▸ **PROMPT**: Each line that follows should be printed again exactly as it stands.

-.-.-

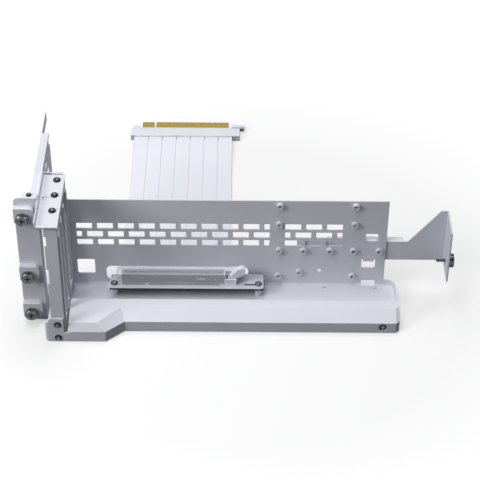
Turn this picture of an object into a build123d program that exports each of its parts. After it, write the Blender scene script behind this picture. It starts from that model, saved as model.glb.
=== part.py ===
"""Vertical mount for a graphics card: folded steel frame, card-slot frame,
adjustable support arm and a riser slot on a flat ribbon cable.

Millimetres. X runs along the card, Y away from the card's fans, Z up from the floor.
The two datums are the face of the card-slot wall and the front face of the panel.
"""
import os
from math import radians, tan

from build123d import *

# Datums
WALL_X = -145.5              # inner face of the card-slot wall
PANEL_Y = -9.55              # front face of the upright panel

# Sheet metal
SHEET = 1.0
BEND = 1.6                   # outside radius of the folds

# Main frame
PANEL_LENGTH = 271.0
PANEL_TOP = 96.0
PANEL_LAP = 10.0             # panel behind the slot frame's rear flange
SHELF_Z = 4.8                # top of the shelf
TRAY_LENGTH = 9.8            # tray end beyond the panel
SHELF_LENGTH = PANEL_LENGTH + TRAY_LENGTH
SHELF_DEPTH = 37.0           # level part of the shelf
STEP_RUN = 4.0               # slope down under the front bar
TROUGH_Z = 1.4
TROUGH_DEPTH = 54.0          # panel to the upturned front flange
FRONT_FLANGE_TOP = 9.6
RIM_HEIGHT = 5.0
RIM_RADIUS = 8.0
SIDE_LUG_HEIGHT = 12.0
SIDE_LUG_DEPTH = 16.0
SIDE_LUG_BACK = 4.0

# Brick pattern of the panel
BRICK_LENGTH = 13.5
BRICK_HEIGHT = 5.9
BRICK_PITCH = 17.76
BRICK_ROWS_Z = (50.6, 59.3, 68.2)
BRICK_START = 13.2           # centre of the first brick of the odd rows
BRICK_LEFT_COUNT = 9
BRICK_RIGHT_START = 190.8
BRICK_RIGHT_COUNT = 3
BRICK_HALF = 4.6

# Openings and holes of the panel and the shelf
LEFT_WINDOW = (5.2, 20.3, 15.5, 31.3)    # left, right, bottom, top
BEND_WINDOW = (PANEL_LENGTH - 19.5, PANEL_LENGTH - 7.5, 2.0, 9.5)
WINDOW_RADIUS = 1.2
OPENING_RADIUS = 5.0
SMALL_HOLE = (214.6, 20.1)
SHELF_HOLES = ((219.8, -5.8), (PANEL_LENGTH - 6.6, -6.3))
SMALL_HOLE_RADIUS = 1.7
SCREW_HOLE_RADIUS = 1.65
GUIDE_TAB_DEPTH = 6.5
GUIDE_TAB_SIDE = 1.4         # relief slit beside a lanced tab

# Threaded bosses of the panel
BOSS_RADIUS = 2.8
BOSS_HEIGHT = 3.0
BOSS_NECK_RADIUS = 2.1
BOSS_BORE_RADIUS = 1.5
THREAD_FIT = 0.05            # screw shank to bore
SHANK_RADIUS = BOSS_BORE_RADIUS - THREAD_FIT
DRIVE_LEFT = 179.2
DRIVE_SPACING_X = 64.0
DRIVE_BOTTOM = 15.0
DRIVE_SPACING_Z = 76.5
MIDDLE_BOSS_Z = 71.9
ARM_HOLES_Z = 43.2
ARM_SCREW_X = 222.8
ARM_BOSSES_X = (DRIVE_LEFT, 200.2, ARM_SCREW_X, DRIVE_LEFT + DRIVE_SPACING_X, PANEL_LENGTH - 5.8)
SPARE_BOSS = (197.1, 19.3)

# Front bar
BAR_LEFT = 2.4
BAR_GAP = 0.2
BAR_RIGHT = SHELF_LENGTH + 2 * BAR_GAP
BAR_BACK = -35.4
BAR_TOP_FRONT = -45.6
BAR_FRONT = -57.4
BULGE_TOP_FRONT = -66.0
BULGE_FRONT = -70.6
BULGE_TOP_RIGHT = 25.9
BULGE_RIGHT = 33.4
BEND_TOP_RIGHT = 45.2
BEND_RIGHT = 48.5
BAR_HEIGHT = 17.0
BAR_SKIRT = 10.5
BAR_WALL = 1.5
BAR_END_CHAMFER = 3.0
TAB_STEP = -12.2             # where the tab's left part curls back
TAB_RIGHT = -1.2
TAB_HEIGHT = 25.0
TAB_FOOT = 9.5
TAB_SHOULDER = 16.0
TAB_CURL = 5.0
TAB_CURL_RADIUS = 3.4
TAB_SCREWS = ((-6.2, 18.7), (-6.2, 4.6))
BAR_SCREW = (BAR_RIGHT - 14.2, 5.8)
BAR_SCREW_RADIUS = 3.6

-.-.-

▸ **CORRECT ANSWER**:
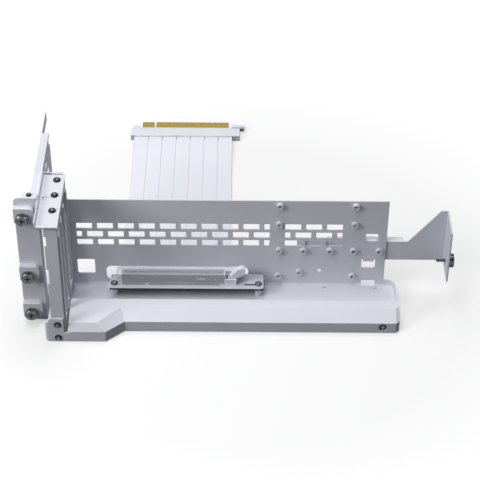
Turn this picture of an object into a build123d program that exports each of its parts. After it, write the Blender scene script behind this picture. It starts from that model, saved as model.glb.
=== part.py ===
"""Vertical mount for a graphics card: folded steel frame, card-slot frame,
adjustable support arm and a riser slot on a flat ribbon cable.

Millimetres. X runs along the card, Y away from the card's fans, Z up from the floor.
The two datums are the face of the card-slot wall and the front face of the panel.
"""
import os
from math import radians, tan

from build123d import *

# Datums
WALL_X = -145.5              # inner face of the card-slot wall
PANEL_Y = -9.55              # front face of the upright panel

# Sheet metal
SHEET = 1.0
BEND = 1.6                   # outside radius of the folds

# Main frame
PANEL_LENGTH = 271.0
PANEL_TOP = 96.0
PANEL_LAP = 10.0             # panel behind the slot frame's rear flange
SHELF_Z = 4.8                # top of the shelf
TRAY_LENGTH = 9.8            # tray end beyond the panel
SHELF_LENGTH = PANEL_LENGTH + TRAY_LENGTH
SHELF_DEPTH = 37.0           # level part of the shelf
STEP_RUN = 4.0               # slope down under the front bar
TROUGH_Z = 1.4
TROUGH_DEPTH = 54.0          # panel to the upturned front flange
FRONT_FLANGE_TOP = 9.6
RIM_HEIGHT = 5.0
RIM_RADIUS = 8.0
SIDE_LUG_HEIGHT = 12.0
SIDE_LUG_DEPTH = 16.0
SIDE_LUG_BACK = 4.0

# Brick pattern of the panel
BRICK_LENGTH = 13.5
BRICK_HEIGHT = 5.9
BRICK_PITCH = 17.76
BRICK_ROWS_Z = (50.6, 59.3, 68.2)
BRICK_START = 13.2           # centre of the first brick of the odd rows
BRICK_LEFT_COUNT = 9
BRICK_RIGHT_START = 190.8
BRICK_RIGHT_COUNT = 3
BRICK_HALF = 4.6

# Openings and holes of the panel and the shelf
LEFT_WINDOW = (5.2, 20.3, 15.5, 31.3)    # left, right, bottom, top
BEND_WINDOW = (PANEL_LENGTH - 19.5, PANEL_LENGTH - 7.5, 2.0, 9.5)
WINDOW_RADIUS = 1.2
OPENING_RADIUS = 5.0
SMALL_HOLE = (214.6, 20.1)
SHELF_HOLES = ((219.8, -5.8), (PANEL_LENGTH - 6.6, -6.3))
SMALL_HOLE_RADIUS = 1.7
SCREW_HOLE_RADIUS = 1.65
GUIDE_TAB_DEPTH = 6.5
GUIDE_TAB_SIDE = 1.4         # relief slit beside a lanced tab

# Threaded bosses of the panel
BOSS_RADIUS = 2.8
BOSS_HEIGHT = 3.0
BOSS_NECK_RADIUS = 2.1
BOSS_BORE_RADIUS = 1.5
THREAD_FIT = 0.05            # screw shank to bore
SHANK_RADIUS = BOSS_BORE_RADIUS - THREAD_FIT
DRIVE_LEFT = 179.2
DRIVE_SPACING_X = 64.0
DRIVE_BOTTOM = 15.0
DRIVE_SPACING_Z = 76.5
MIDDLE_BOSS_Z = 71.9
ARM_HOLES_Z = 43.2
ARM_SCREW_X = 222.8
ARM_BOSSES_X = (DRIVE_LEFT, 200.2, ARM_SCREW_X, DRIVE_LEFT + DRIVE_SPACING_X, PANEL_LENGTH - 5.8)
SPARE_BOSS = (197.1, 19.3)

# Front bar
BAR_LEFT = 2.4
BAR_GAP = 0.2
BAR_RIGHT = SHELF_LENGTH + 2 * BAR_GAP
BAR_BACK = -35.4
BAR_TOP_FRONT = -45.6
BAR_FRONT = -57.4
BULGE_TOP_FRONT = -66.0
BULGE_FRONT = -70.6
BULGE_TOP_RIGHT = 25.9
BULGE_RIGHT = 33.4
BEND_TOP_RIGHT = 45.2
BEND_RIGHT = 48.5
BAR_HEIGHT = 17.0
BAR_SKIRT = 10.5
BAR_WALL = 1.5
BAR_END_CHAMFER = 3.0
TAB_STEP = -12.2             # where the tab's left part curls back
TAB_RIGHT = -1.2
TAB_HEIGHT = 25.0
TAB_FOOT = 9.5
TAB_SHOULDER = 16.0
TAB_CURL = 5.0
TAB_CURL_RADIUS = 3.4
TAB_SCREWS = ((-6.2, 18.7), (-6.2, 4.6))
BAR_SCREW = (BAR_RIGHT - 14.2, 5.8)
BAR_SCREW_RADIUS = 3.6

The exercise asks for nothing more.